2. Basic facts about the Yukagir Mammoth

Name: Yukagir Mammoth (named for the location where it was discovered)
Age: About 18,000 years (based on radiocarbon dating)
Age at death: About 40 to 45 years (The size and curvature of the tusks indicate that it was fully grown at the time of death.)
Sex: Male (based on head size and curvature of the tusks.)
Shoulder height: 2.8 meters (based on the total length of all the recovered parts of the left front leg and a method used by researchers of Asian elephants for calculating shoulder height from the circumference of the foreleg.)
Weight: 4-5 tons (Male Asian elephants with the same shoulder height weigh nearly 5 tons. However, the current method for calculating the weight of mammoths from the length of the humerus indicates that it would be 4-5 tons.)

3. Overview of the recovered remains of the Yukagir Mammoth (all from the front half of the animal)

Head (with two tusks), all cervical vertebrae, most of the thoracic vertebrae, left foreleg (with some tissue and bone remaining below the knee and bone above it), part of the right foreleg, some ribs (especially those covering the right side of the chest), some skin (discovered in a mummified state), portions of the intestinal walls (future research will be undertaken to pinpoint what part) and some of its contents, and hair

4. Chronology

July 17, 2003

EXPO 2005 Mammoth Excavation and Exhibition Organizing Committee established

January 16, 2004

Memorandum of Understanding signed by the Republic of Sakha (Yakutia) in the Russian Federation and the Japan Association for the 2005 World Exposition concerning the exhibition of the Yukagir Mammoth, which was discovered in the Ust-Yansky district of Sakha, at EXPO 2005 as part of a joint Japanese-Russian project

February 16-25, 2004

Excavation trials conducted in Hokkaido

May 22, 2004

Yukagir Mammoth Scientific Committee established by order of the President of the Sakha (Yakutia) Republic

May 27, 2004

Visit to Japan by President Vyacheslav Anatolievich Shtyrov of the Sakha Republic; Agreement reached concerning exhibition of the Yukagir Mammoth at EXPO 2005 as a joint project by the Russian Federation, the Sakha Republic, and the Japan Association for the 2005 World Exposition in the Association's pavilion; Photographs of the head of Yukagir Mammoth made public at press conference

June 8-15, 2004

Survey of Yukagir Mammoth discovery site (June)

September 4-10, 2004

Survey of Yukagir Mammoth discovery site (September)

November 17-18, 2004

The Yukagir Mammoth Symposium: Outcome of the First Stage of Scientific Research held in Yakutsk City on the grounds of the Academy of Sciences of the Republic of Sakha (Yakutia)

November 19, 2004

The head and other parts of the Yukagir Mammoth arrive in Nagoya on a chartered plane and are transported to the Nagakute Area of EXPO 2005.

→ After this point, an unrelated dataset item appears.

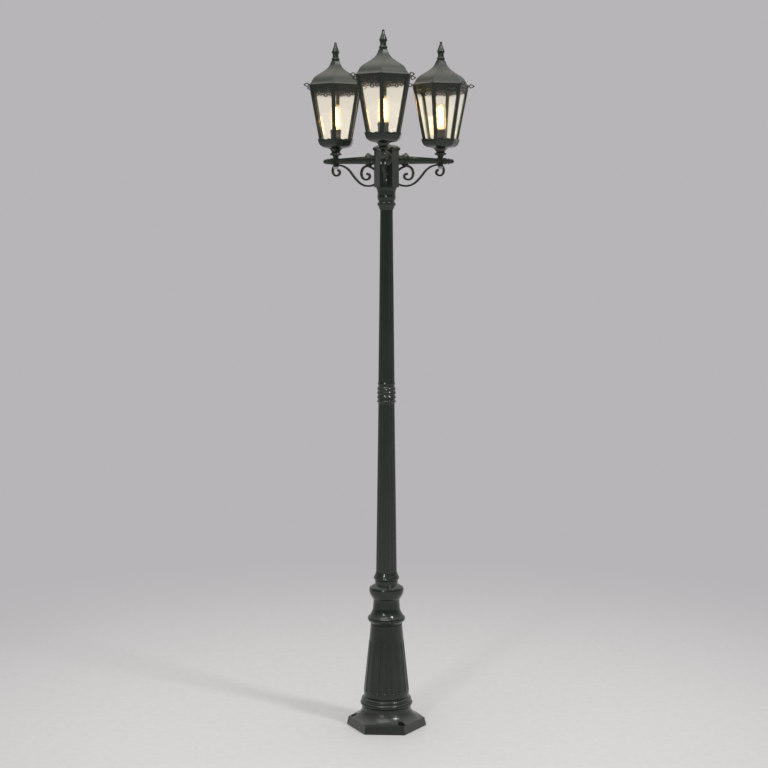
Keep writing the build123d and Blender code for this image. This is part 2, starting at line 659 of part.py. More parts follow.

5. Exhibition at EXPO 2005 Aichi

The recovered parts of the Yukagir Mammoth, including the head, left foreleg, and other parts of the skeleton and carcass, are scheduled to be displayed in a refrigerated exhibition room next to the Global House. The temperature will be kept at minus 15 degrees Celsius, and visitors will view the room through windows. Other mammoth-related exhibits will be on view in the Global House, including a model of the Yukagir Mammoth, general findings on mammoths and the global environment of their era, an account of the Yukagir Mammoth surveys and excavations, and a visual presentation using computer graphics and other techniques to show the latest research findings. An exhibit of a complete mammoth skeleton and other mammoth-related exhibits will also be on view in the Russian Pavilion in Global Common 4, providing visitors with a multifaceted look at this animal.

6. Yukagir Mammoth Symposium

The Yukagir Mammoth Symposium was held at the Academy of Sciences of the Republic of Sakha (Yakutia) from November 17-18. A large number of researchers from around the world took part, as well as Deputy Chairman of the Republic of Sakha (Yakutia) Evgeniya I. Mikhailova, and Secretary-General of the Japan Association for the 2005 World Exposition Toshio Nakamura. Basic data on the Yukagir Mammoth was unveiled during the proceedings. The second Yukagir Mammoth Symposium is scheduled to take place in Japan during EXPO 2005.